* EXTRACTED ENTRIES *
━━━━━━━━━━━━━━━━
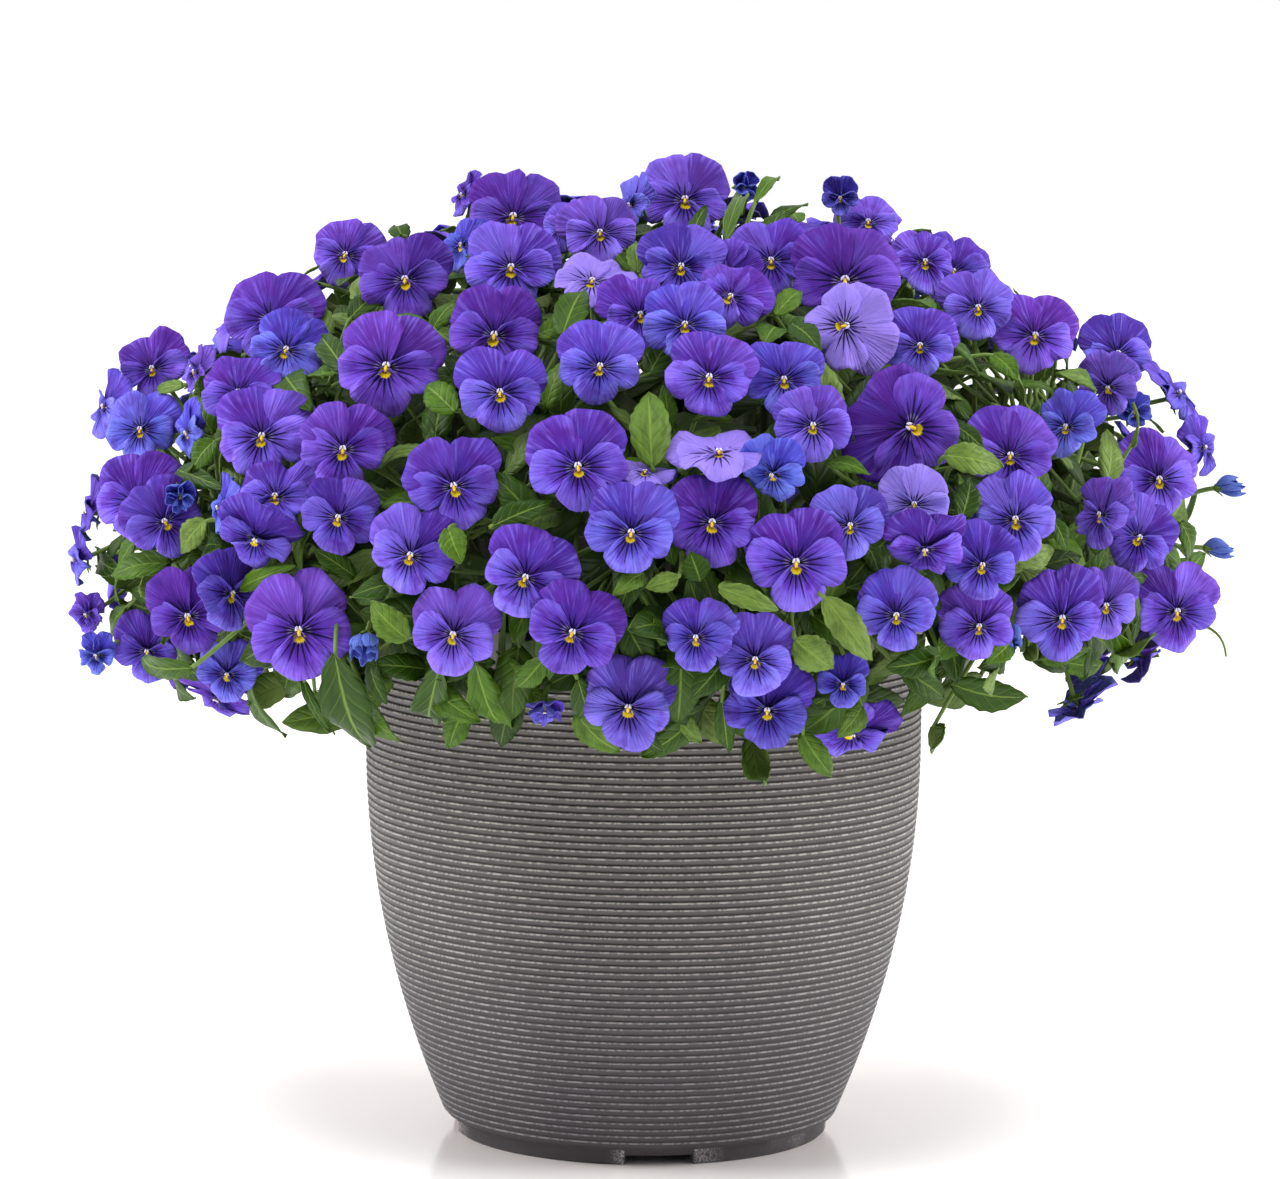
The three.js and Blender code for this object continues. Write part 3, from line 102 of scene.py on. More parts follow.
━━━━━━━━━━━━━━━━
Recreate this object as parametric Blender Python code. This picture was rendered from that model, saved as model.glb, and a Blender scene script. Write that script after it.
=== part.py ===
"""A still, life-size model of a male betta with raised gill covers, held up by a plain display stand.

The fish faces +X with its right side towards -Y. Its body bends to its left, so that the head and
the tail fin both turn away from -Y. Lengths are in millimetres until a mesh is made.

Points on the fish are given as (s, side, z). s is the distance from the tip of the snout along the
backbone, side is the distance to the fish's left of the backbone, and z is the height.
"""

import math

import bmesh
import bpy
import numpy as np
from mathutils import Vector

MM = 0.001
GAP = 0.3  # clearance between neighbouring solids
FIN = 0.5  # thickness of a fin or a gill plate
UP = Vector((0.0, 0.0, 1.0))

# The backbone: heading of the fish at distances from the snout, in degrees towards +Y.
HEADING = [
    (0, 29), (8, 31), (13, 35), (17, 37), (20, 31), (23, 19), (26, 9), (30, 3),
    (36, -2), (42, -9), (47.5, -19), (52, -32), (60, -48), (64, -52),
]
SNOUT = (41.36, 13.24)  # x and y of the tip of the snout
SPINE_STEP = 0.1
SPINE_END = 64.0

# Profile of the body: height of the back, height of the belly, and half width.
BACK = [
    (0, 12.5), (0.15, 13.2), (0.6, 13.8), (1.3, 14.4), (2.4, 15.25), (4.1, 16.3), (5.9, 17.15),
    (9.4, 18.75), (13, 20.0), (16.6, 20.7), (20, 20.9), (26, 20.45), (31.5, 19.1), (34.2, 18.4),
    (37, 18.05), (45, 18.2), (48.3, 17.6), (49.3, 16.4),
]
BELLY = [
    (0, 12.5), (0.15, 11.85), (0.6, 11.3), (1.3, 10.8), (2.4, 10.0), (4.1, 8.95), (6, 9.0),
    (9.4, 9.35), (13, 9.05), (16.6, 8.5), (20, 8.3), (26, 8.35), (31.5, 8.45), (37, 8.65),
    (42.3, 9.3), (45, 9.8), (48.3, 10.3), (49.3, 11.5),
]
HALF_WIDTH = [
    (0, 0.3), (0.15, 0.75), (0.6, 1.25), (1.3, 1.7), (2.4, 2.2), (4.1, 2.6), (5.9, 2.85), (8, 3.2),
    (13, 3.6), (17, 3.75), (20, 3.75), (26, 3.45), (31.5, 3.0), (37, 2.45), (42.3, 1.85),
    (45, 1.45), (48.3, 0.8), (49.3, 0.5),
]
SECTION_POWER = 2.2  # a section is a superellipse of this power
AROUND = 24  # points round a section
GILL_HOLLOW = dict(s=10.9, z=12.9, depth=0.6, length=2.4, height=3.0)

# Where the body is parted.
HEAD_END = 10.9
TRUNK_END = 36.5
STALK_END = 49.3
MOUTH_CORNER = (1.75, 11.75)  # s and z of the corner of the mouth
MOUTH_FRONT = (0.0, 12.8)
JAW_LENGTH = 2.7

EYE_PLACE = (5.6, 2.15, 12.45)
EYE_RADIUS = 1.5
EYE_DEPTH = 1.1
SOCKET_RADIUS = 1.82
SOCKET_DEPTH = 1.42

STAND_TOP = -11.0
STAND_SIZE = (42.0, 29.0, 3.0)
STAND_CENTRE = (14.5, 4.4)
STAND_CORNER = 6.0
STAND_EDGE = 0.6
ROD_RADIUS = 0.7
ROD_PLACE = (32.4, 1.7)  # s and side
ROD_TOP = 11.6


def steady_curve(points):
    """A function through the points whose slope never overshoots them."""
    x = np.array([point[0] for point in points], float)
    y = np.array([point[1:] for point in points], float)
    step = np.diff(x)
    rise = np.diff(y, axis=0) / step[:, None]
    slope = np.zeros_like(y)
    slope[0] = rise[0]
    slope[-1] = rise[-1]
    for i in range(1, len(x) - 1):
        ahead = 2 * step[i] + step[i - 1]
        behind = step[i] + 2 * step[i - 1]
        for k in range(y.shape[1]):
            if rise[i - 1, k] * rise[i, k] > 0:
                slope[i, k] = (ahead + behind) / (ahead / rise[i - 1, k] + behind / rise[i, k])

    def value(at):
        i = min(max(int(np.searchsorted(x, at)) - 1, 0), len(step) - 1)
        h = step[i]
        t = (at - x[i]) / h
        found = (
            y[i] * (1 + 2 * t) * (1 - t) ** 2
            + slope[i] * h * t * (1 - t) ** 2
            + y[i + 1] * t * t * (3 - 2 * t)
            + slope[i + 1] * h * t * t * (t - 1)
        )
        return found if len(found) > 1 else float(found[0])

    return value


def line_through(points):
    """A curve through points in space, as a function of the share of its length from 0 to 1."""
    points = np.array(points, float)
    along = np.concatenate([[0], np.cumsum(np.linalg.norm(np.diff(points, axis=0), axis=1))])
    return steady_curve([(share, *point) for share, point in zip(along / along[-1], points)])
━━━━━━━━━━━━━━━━
* THE REQUEST *
Extract exactly and only these lines: the line containing "Recreate this object", the line containing "SPINE_END = 64.0", and every line between them.

* PROBLEM SOLUTION *
Recreate this object as parametric Blender Python code. This picture was rendered from that model, saved as model.glb, and a Blender scene script. Write that script after it.
=== part.py ===
"""A still, life-size model of a male betta with raised gill covers, held up by a plain display stand.

The fish faces +X with its right side towards -Y. Its body bends to its left, so that the head and
the tail fin both turn away from -Y. Lengths are in millimetres until a mesh is made.

Points on the fish are given as (s, side, z). s is the distance from the tip of the snout along the
backbone, side is the distance to the fish's left of the backbone, and z is the height.
"""

import math

import bmesh
import bpy
import numpy as np
from mathutils import Vector

MM = 0.001
GAP = 0.3  # clearance between neighbouring solids
FIN = 0.5  # thickness of a fin or a gill plate
UP = Vector((0.0, 0.0, 1.0))

# The backbone: heading of the fish at distances from the snout, in degrees towards +Y.
HEADING = [
    (0, 29), (8, 31), (13, 35), (17, 37), (20, 31), (23, 19), (26, 9), (30, 3),
    (36, -2), (42, -9), (47.5, -19), (52, -32), (60, -48), (64, -52),
]
SNOUT = (41.36, 13.24)  # x and y of the tip of the snout
SPINE_STEP = 0.1
SPINE_END = 64.0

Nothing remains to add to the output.